After Sept. 11, U.S. officials needed Russia's permission to use bases in former Soviet Central Asia, near Afghanistan. There was talk of a real partnership — until differences emerged again over Iraq. That war has overwhelmed the U.S. foreign policy agenda, and McFaul says Washington was missing the big story in Russia.

"The real story of this decade is in the massive redistribution of assets — the transfer of property from so-called oligarchs to friends of Putin," McFaul says. "And that has had detrimental consequences, not only for Russia's democracy and Russian capitalism, but for our relationship as well."

Putin: Expectations vs. Reality

The Bush administration began to reassess Putin. Stephen Sestanovich of the Council on Foreign Relations was among the experts whom the White House consulted.

He says there was no single turning point, but one moment that dramatized how far Putin's performance deviated from Washington's expectations came during the Ukrainian presidential elections.

"The Russian leadership not only backed the fraudulent outcome but invested hugely in preparing for it," Stestanovich says.

Daniel Fried, U.S. assistant secretary of state for Europe, says Russia's pressure on another former Soviet republic, Georgia, also raised eyebrows in Washington.

Moscow's ban on Georgian wine and water imports, the closure of the border between the two countries, and its support for separatist movements within the former Soviet republic are all troubling, says Fried.

"This isn't the sort of behavior we expect from a great power and a good neighbor," he says.

Russia: A 'Center of Contrariness'

Last year, Vice President Dick Cheney came right out and accused Russia of using oil and gas as tools of intimidation and blackmail. But the message was lost on the Russians, according to the Hoover Institution's McFaul, because the next day, Cheney went to Kazakhstan and praised the oil-rich autocratic leader there.

As a result, Cheney's comments about Russia were perceived as illustrating a double standard for Moscow and, more important, there was no follow-up, McFaul says.
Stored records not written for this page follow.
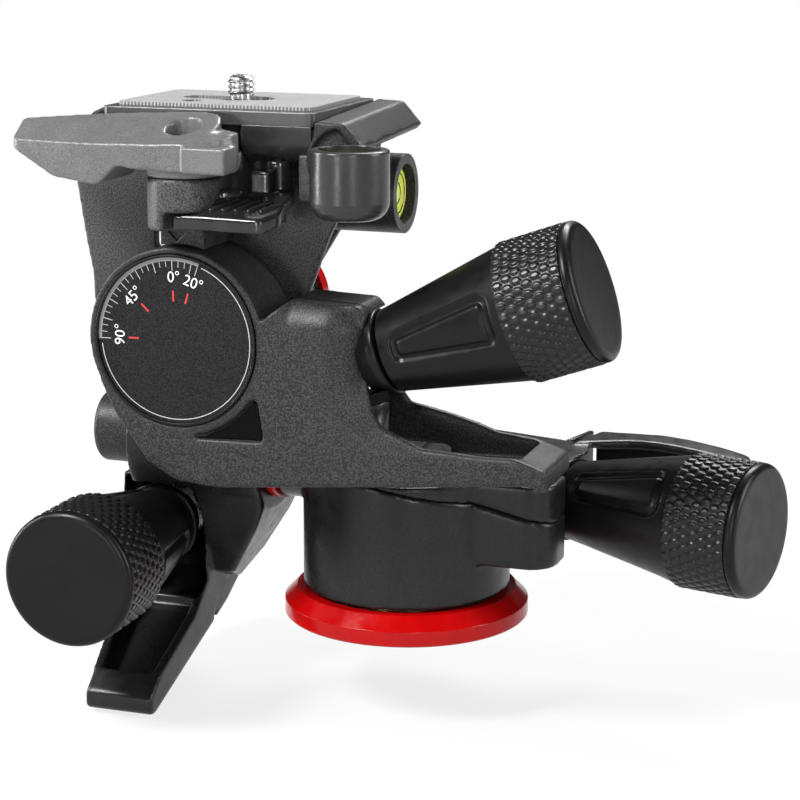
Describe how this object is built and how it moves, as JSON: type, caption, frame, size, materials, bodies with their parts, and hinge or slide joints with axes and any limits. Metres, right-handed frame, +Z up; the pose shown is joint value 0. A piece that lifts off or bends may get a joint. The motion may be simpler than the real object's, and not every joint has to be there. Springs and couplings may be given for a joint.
{
  "type": "geared tripod head",
  "caption": "Three-axis geared tripod head: worm-driven pan, front tilt and side tilt with squeeze-release knobs, a dial, bubble levels and a lever-locked camera plate.",
  "frame": {"origin": "centre of the base ring's underside, where the head sits on a tripod", "axes": "+Z up along the pan axis, -Y towards the user and the dial, +X to the user's right, along the front tilt axis"},
  "size_m": [0.1732, 0.108, 0.1509],
  "materials": {
    "shell": "dark charcoal fine-textured reinforced polymer",
    "casting": "dark charcoal textured powder coat",
    "knob": "satin black",
    "rubber": "black moulded rubber with raised ovals",
    "red": "glossy red",
    "lever": "satin mid grey",
    "brass": "machined",
    "steel": "ground",
    "dial": "dark grey with white and red markings",
    "pad": "grey ribbed rubber",
    "plate": "dark grey anodised",
    "vial": "yellow-green liquid in clear plastic",
    "alloy": "machined"
  },
  "bodies": {
    "base": {"base_ring": "red", "base_hub": "alloy", "tripod_bush": "brass", "pan_wheel": "brass", "base_screws": "steel", "pan_bearing": "brass", "pan_retainer": "steel"},
    "pan_stage": {"pan_lower_shell": "casting", "pan_upper_shell": "casting", "pan_pivot_pin": "steel", "pan_clutch_spring": "steel", "tip_shaft": "steel", "tip_wheel": "brass", "tip_ring": "red", "tip_nut": "steel"},
    "tilt_block": {"tilt_shell": "shell", "tilt_shell_cover": "shell", "tilt_cradle": "casting", "tip_end_cap": "shell", "side_ear_ring": "red", "dial_plate": "dial", "dial_bezel": "knob", "shell_screws": "steel", "tip_pivot_pin": "steel", "tip_clutch_spring": "steel", "side_pivot_pin": "steel", "side_clutch_spring": "steel"},
    "platform": {"fork": "shell", "side_shaft": "steel", "side_wheel": "brass", "index_block": "shell", "clamp_base": "shell", "deck_screws": "steel", "bubble_cup": "shell", "bubble_vial": "vial", "tube_level": "shell", "tube_vial": "vial", "lever_pin": "steel", "lever_clip": "steel", "catch_pin": "steel"},
    "lock_lever_body": {"lock_lever": "lever"},
    "safety_catch_body": {"safety_catch": "shell"},
    "plate_body": {"camera_plate": "plate", "plate_pad": "pad"},
    "camera_screw_body": {"camera_screw": "steel"},
    "pan_carriage_body": {"pan_carriage": "shell"},
    "pan_knob_body": {"pan_worm": "steel", "pan_knob": "knob", "pan_grip": "rubber"},
    "tip_carriage_body": {"tip_carriage": "shell"},
    "tip_knob_body": {"tip_worm": "steel", "tip_knob": "knob", "tip_grip": "rubber"},
    "side_carriage_body": {"side_carriage": "shell"},
    "side_knob_body": {"side_worm": "steel", "side_knob": "knob", "side_grip": "rubber"}
  },
  "joints": [
    {"name": "pan", "type": "hinge", "parent": "base", "child": "pan_stage", "pos_m": [0, 0, 0.0205], "axis": [0, 0, 1], "continuous": true},
    {"name": "front_tilt", "type": "hinge", "parent": "pan_stage", "child": "tilt_block", "pos_m": [-0.05, 0, 0.0405], "axis": [1, 0, 0], "range_deg": [-90, 20]},
    {"name": "side_tilt", "type": "hinge", "parent": "tilt_block", "child": "platform", "pos_m": [-0.043, 0, 0.0722], "axis": [0, 1, 0], "range_deg": [-90, 20]},
    {"name": "pan_clutch", "type": "hinge", "parent": "pan_stage", "child": "pan_carriage_body", "pos_m": [-0.00408, 0.03308, 0.0273], "axis": [0, 0, 1], "range_deg": [0, 6], "stiffness_Nm_per_rad": 6, "springref_deg": -20.05},
    {"name": "pan_knob_turn", "type": "hinge", "parent": "pan_carriage_body", "child": "pan_knob_body", "pos_m": [0.03832, 0.01551, 0.0273], "axis": [0.9659, -0.2588, 0], "continuous": true},
    {"name": "tip_clutch", "type": "hinge", "parent": "tilt_block", "child": "tip_carriage_body", "pos_m": [-0.0617, 0.0125, 0.0129], "axis": [1, 0, 0], "range_deg": [0, 6], "stiffness_Nm_per_rad": 6, "springref_deg": -20.05},
    {"name": "tip_knob_turn", "type": "hinge", "parent": "tip_carriage_body", "child": "tip_knob_body", "pos_m": [-0.0617, -0.0116, 0.0189], "axis": [0, -1, 0], "continuous": true},
    {"name": "side_clutch", "type": "hinge", "parent": "tilt_block", "child": "side_carriage_body", "pos_m": [-0.04688, -0.0298, 0.04596], "axis": [0, 1, 0], "range_deg": [0, 6], "stiffness_Nm_per_rad": 6, "springref_deg": -20.05},
    {"name": "side_knob_turn", "type": "hinge", "parent": "side_carriage_body", "child": "side_knob_body", "pos_m": [0.00617, -0.0298, 0.07132], "axis": [0.9415, 0, 0.3371], "continuous": true},
    {"name": "lock_lever_swing", "type": "hinge", "parent": "platform", "child": "lock_lever_body", "pos_m": [-0.04, -0.04, 0.1135], "axis": [0, 0, 1], "range_deg": [0, 35]},
    {"name": "safety_catch_swing", "type": "hinge", "parent": "platform", "child": "safety_catch_body", "pos_m": [-0.022, -0.0276, 0.103], "axis": [0, 0, 1], "range_deg": [0, 10], "stiffness_Nm_per_rad": 0.05, "springref_deg": -11.46},
    {"name": "camera_plate_lift", "type": "slide", "parent": "platform", "child": "plate_body", "axis": [0, 0, 1], "range_m": [0, 0.012]},
    {"name": "camera_screw_turn", "type": "hinge", "parent": "plate_body", "child": "camera_screw_body", "pos_m": [-0.03855, -0.00995, 0.125], "axis": [0, 0, 1], "continuous": true}
  ],
  "couplings": [
    {"joint": "pan_knob_turn", "follows": "pan", "ratio": -61},
    {"joint": "tip_knob_turn", "follows": "front_tilt", "ratio": -50},
    {"joint": "side_knob_turn", "follows": "side_tilt", "ratio": 36}
  ]
}
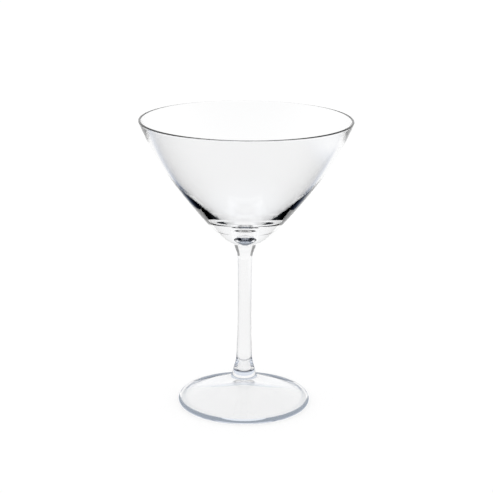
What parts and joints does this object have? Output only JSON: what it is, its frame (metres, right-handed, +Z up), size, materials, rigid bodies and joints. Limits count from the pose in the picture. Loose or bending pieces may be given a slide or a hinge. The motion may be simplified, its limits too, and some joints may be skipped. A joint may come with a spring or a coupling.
{
  "type": "martini glass",
  "caption": "Stemmed cocktail glass in clear glass: a wide conical bowl with a thin lip and heavy base, a slender solid stem and a broad round foot with a rounded edge.",
  "frame": {"origin": "centre of the ring under the foot, on the surface that the glass stands on", "axes": "+Z up along the glass's axis of revolution, from the foot to the open bowl; X and Y are any two level directions"},
  "size_m": [0.1184, 0.1184, 0.165],
  "materials": {
    "clear_glass": "clear, polished"
  },
  "bodies": {
    "root": {"bowl": "clear_glass", "stem": "clear_glass", "foot": "clear_glass"}
  },
  "joints": []
}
President Bush's personal ties with Putin can no longer hide the tensions that are piling up. Sestanovich of the Council on Foreign Affairs says Moscow and Washington aren't heading to some new cold war. Rather, he says Russia is becoming "a center of contrariness."

As the Bush administration faces frustration on issues such as Iran, Darfur and Kosovo, Russia has become uncooperative and a source of opposition.

"It's a chilly kind of unproductive relationship," Sestanovich says.

Gone are the debates about who Putin is, or how to deal with a weak Russia. The State Department's Fried says administration officials are realistic.

He says there is a general sense in Moscow that Russia is strong again, after the troubled 1990s, and that Russian leaders like that newfound strength.

"They like being a player on the world stage," Fried says. "We don't mind them being a player on the world stage. We just want them to be a force for good and responsibility."

For now, that is just wishful thinking on the U.S. side.